### Set exercise
Repeat the lines that follow, leaving nothing out.

---------- Data shown

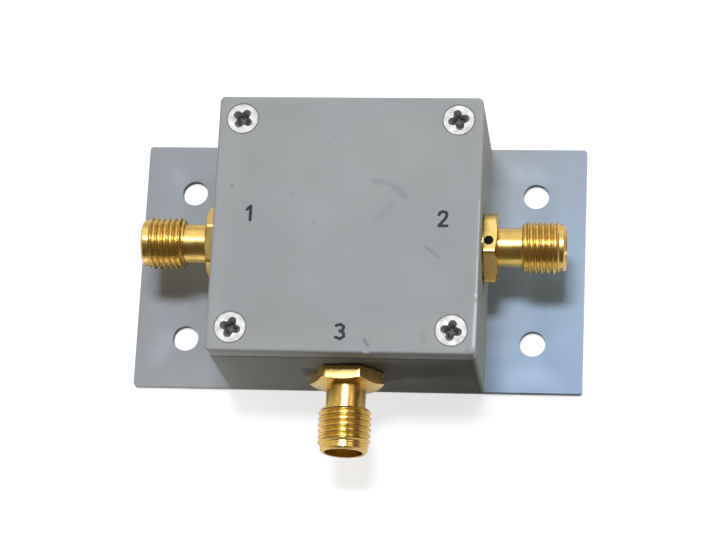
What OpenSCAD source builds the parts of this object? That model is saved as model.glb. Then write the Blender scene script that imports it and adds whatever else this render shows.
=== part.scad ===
// Coaxial mixer: a square screened box on a flat bracket, with three threaded coaxial jacks.
// Millimetres. Origin under the middle of the box, on the bracket's underside. +Z is up,
// the right-hand jack points along +X and the front jack along -Y.

/* [Box] */
// Side of the square box and of its cover
box_side = 31.75; // [29:0.25:44]
// Height of the box with its cover, above the bracket
box_h = 18.03; // [17:0.01:28]
// Radius of the upright corners
corner_r = 0.6; // [0.5:0.05:2.4]
// Radius along the cover's top edge
edge_r = 0.3; // [0.1:0.05:0.45]
// Thickness of the four walls
wall_t = 3.2; // [2.4:0.1:4]
// Thickness of the floor
floor_t = 3.2; // [2.8:0.1:4]

/* [Cover] */
// Thickness of the cover
cover_t = 2.4; // [1.8:0.1:3.5]
// Height of the lip that locates the cover in the box
lip_h = 0.8; // [0.4:0.1:1.2]
// Gap between that lip and the walls
lip_gap = 0.1; // [0.05:0.05:0.3]

/* [Cover screws] */
// Distance from the box's side to a screw's axis
screw_inset = 2.875; // [2.6:0.025:3.6]
// Radius of the corner bosses that take the screws
boss_r = 2.6; // [2.2:0.1:3]
// Diameter of the flat heads
head_d = 3.9; // [3.7:0.1:4.4]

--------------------

### Task output
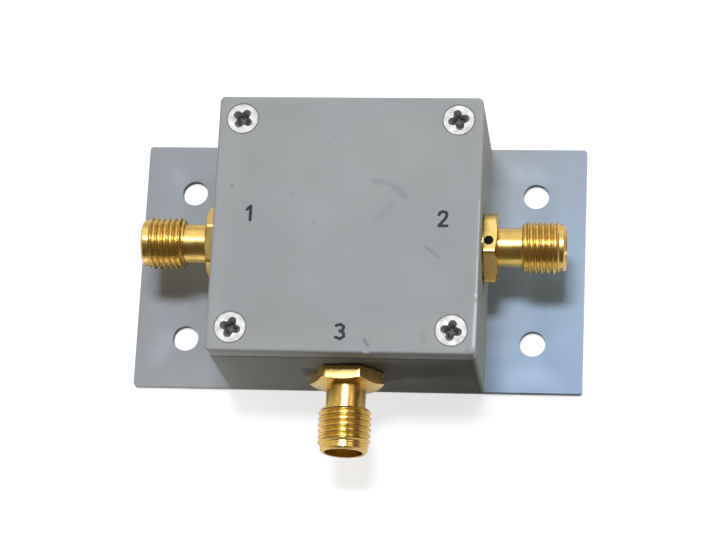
What OpenSCAD source builds the parts of this object? That model is saved as model.glb. Then write the Blender scene script that imports it and adds whatever else this render shows.
=== part.scad ===
// Coaxial mixer: a square screened box on a flat bracket, with three threaded coaxial jacks.
// Millimetres. Origin under the middle of the box, on the bracket's underside. +Z is up,
// the right-hand jack points along +X and the front jack along -Y.

/* [Box] */
// Side of the square box and of its cover
box_side = 31.75; // [29:0.25:44]
// Height of the box with its cover, above the bracket
box_h = 18.03; // [17:0.01:28]
// Radius of the upright corners
corner_r = 0.6; // [0.5:0.05:2.4]
// Radius along the cover's top edge
edge_r = 0.3; // [0.1:0.05:0.45]
// Thickness of the four walls
wall_t = 3.2; // [2.4:0.1:4]
// Thickness of the floor
floor_t = 3.2; // [2.8:0.1:4]

/* [Cover] */
// Thickness of the cover
cover_t = 2.4; // [1.8:0.1:3.5]
// Height of the lip that locates the cover in the box
lip_h = 0.8; // [0.4:0.1:1.2]
// Gap between that lip and the walls
lip_gap = 0.1; // [0.05:0.05:0.3]

/* [Cover screws] */
// Distance from the box's side to a screw's axis
screw_inset = 2.875; // [2.6:0.025:3.6]
// Radius of the corner bosses that take the screws
boss_r = 2.6; // [2.2:0.1:3]
// Diameter of the flat heads
head_d = 3.9; // [3.7:0.1:4.4]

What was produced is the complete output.